Direction - Everything in the listing below from the line containing "for side, sign, table, folds, hem, gorge" through the line containing "obj.matrix_world = world" should be repeated exactly; leave out every other line.

Material provided -
-- start --
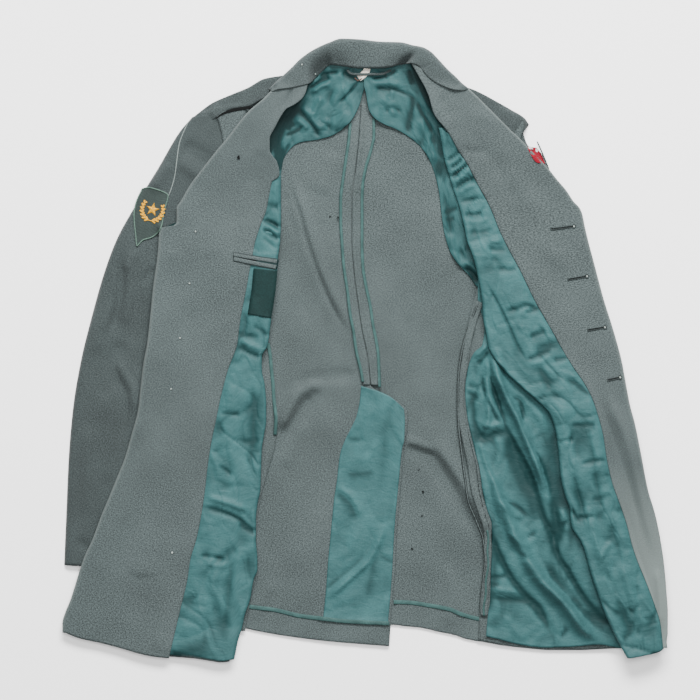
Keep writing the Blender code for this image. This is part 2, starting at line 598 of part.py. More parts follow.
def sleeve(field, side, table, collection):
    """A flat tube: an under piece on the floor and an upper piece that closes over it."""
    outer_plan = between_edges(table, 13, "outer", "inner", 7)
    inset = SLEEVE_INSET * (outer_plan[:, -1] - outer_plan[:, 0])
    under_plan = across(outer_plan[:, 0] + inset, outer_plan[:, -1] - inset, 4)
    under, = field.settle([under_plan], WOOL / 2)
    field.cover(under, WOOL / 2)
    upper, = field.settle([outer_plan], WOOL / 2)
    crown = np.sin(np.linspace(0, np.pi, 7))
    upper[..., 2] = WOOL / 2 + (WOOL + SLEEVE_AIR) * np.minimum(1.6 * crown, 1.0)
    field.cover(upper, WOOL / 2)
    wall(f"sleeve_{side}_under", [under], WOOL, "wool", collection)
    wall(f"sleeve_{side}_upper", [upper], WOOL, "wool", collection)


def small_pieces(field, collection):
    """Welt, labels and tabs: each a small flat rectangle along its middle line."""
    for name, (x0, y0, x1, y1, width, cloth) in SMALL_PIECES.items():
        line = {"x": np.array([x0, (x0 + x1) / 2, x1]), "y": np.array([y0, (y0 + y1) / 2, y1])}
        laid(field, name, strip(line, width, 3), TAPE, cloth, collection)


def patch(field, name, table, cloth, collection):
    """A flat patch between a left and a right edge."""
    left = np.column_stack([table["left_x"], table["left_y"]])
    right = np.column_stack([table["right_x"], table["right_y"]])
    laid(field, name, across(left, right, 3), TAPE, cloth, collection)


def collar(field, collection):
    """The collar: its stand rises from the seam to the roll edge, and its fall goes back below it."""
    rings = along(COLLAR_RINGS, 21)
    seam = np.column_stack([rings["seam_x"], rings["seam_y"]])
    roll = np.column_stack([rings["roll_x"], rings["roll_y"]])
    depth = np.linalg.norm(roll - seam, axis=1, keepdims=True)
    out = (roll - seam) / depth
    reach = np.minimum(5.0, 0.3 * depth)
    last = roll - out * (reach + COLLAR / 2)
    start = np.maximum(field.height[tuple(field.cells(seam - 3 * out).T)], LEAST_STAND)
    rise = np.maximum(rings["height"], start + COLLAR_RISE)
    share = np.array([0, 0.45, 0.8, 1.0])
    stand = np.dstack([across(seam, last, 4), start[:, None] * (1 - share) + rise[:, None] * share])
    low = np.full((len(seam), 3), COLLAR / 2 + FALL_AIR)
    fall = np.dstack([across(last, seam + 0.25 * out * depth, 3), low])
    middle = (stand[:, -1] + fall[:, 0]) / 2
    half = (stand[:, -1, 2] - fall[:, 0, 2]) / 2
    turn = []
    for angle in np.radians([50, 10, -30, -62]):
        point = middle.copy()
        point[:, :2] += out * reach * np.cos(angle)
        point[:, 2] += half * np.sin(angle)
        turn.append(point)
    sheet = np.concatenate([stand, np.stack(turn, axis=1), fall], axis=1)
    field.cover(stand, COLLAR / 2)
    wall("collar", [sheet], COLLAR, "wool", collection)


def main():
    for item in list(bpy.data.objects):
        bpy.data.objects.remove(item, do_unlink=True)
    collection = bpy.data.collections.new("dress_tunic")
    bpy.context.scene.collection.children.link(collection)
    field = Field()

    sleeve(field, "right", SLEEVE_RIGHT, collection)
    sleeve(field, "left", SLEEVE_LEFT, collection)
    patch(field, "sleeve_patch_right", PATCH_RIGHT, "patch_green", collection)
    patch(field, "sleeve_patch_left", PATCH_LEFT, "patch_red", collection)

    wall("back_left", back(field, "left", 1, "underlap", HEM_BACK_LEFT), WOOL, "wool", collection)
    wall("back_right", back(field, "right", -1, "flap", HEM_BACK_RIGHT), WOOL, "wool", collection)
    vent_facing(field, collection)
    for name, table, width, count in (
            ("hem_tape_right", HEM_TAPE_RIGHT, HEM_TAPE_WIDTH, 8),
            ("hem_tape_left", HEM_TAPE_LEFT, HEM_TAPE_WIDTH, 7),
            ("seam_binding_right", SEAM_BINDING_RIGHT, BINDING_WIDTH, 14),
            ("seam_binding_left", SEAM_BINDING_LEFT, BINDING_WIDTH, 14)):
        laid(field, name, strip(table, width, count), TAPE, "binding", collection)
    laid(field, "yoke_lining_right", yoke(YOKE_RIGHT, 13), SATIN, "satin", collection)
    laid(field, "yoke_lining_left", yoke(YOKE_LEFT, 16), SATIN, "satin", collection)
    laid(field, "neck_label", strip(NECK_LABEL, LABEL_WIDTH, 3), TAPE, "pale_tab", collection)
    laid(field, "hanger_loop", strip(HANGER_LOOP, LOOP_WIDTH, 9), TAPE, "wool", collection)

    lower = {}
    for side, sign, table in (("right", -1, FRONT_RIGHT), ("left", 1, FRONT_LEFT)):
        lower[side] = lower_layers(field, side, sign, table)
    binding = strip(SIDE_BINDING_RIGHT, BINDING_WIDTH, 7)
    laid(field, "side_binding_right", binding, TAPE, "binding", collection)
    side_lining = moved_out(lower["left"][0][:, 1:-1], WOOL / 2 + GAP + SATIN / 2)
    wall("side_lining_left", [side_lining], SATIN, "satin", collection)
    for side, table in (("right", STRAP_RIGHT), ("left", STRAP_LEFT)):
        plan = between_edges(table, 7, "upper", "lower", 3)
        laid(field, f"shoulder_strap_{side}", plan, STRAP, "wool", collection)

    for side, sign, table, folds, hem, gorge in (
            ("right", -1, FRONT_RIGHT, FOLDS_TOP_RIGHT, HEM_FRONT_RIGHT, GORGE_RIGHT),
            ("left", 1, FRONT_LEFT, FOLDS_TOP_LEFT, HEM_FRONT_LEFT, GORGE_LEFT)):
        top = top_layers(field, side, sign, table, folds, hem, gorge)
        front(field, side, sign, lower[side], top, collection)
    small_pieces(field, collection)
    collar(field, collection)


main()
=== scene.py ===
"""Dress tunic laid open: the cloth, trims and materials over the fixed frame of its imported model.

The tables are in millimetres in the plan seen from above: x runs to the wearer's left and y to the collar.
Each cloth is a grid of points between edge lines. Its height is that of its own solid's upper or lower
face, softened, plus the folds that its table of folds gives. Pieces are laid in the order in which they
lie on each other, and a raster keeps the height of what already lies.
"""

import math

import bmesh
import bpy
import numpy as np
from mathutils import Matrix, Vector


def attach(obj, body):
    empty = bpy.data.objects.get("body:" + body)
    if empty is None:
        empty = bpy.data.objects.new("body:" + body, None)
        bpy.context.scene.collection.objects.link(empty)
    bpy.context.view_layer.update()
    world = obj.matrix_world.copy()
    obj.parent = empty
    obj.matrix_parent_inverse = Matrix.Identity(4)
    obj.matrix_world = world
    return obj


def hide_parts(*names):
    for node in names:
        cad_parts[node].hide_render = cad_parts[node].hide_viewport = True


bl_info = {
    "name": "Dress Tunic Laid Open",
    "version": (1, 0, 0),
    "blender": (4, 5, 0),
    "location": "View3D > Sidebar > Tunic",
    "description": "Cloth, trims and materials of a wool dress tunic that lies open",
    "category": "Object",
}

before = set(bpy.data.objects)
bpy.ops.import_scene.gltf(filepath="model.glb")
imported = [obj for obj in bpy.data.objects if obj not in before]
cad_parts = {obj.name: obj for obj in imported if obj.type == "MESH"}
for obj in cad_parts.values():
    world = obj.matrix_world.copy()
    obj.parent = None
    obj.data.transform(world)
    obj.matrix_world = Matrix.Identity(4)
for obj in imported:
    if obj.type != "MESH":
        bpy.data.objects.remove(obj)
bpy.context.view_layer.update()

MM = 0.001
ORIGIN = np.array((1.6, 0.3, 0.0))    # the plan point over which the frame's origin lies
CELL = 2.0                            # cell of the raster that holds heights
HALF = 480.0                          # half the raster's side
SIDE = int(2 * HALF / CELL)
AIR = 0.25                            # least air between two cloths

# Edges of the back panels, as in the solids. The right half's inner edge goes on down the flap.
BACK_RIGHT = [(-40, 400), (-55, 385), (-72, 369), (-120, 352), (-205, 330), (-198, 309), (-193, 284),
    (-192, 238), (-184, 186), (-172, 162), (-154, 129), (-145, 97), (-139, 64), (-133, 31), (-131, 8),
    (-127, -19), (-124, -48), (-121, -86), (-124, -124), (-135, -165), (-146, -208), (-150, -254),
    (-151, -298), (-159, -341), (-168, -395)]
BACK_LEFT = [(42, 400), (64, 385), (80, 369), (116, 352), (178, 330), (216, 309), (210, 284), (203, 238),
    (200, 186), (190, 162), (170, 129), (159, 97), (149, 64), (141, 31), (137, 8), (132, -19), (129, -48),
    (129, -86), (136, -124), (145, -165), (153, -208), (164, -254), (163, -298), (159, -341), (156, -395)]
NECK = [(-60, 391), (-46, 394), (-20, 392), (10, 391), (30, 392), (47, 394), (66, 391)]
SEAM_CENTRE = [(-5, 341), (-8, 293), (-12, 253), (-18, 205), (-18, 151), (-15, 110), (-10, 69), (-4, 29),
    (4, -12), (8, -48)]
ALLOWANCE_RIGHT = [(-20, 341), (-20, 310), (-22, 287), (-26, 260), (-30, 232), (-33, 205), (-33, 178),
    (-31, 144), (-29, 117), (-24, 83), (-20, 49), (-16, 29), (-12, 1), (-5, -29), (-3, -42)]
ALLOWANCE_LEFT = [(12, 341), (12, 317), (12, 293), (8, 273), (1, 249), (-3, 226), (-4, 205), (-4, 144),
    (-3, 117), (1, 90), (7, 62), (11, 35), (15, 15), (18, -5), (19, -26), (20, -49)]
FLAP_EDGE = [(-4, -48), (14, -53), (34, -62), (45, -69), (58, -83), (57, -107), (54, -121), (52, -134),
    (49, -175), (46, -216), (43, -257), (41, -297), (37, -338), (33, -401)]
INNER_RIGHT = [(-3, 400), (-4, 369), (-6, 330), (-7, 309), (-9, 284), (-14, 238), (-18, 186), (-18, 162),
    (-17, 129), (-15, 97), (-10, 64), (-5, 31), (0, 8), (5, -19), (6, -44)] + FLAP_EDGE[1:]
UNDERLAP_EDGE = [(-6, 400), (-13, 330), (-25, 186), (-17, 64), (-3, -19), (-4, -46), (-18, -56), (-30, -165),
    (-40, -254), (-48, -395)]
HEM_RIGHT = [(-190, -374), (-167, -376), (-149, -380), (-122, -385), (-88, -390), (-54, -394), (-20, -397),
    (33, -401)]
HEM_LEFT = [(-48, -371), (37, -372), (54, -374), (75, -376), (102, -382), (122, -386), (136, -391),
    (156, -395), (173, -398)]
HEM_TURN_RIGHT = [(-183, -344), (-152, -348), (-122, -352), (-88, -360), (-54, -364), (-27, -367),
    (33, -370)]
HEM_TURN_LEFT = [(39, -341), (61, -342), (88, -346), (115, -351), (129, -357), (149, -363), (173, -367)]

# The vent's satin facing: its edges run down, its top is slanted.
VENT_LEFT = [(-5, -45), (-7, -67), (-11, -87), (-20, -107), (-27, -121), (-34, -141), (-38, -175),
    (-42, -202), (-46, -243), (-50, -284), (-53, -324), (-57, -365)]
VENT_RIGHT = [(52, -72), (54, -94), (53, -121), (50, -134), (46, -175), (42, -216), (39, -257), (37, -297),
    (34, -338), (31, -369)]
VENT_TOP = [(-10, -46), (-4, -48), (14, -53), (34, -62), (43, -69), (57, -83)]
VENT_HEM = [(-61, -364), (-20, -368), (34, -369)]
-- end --
Response to the task -
    for side, sign, table, folds, hem, gorge in (
            ("right", -1, FRONT_RIGHT, FOLDS_TOP_RIGHT, HEM_FRONT_RIGHT, GORGE_RIGHT),
            ("left", 1, FRONT_LEFT, FOLDS_TOP_LEFT, HEM_FRONT_LEFT, GORGE_LEFT)):
        top = top_layers(field, side, sign, table, folds, hem, gorge)
        front(field, side, sign, lower[side], top, collection)
    small_pieces(field, collection)
    collar(field, collection)


main()
=== scene.py ===
"""Dress tunic laid open: the cloth, trims and materials over the fixed frame of its imported model.

The tables are in millimetres in the plan seen from above: x runs to the wearer's left and y to the collar.
Each cloth is a grid of points between edge lines. Its height is that of its own solid's upper or lower
face, softened, plus the folds that its table of folds gives. Pieces are laid in the order in which they
lie on each other, and a raster keeps the height of what already lies.
"""

import math

import bmesh
import bpy
import numpy as np
from mathutils import Matrix, Vector


def attach(obj, body):
    empty = bpy.data.objects.get("body:" + body)
    if empty is None:
        empty = bpy.data.objects.new("body:" + body, None)
        bpy.context.scene.collection.objects.link(empty)
    bpy.context.view_layer.update()
    world = obj.matrix_world.copy()
    obj.parent = empty
    obj.matrix_parent_inverse = Matrix.Identity(4)
    obj.matrix_world = world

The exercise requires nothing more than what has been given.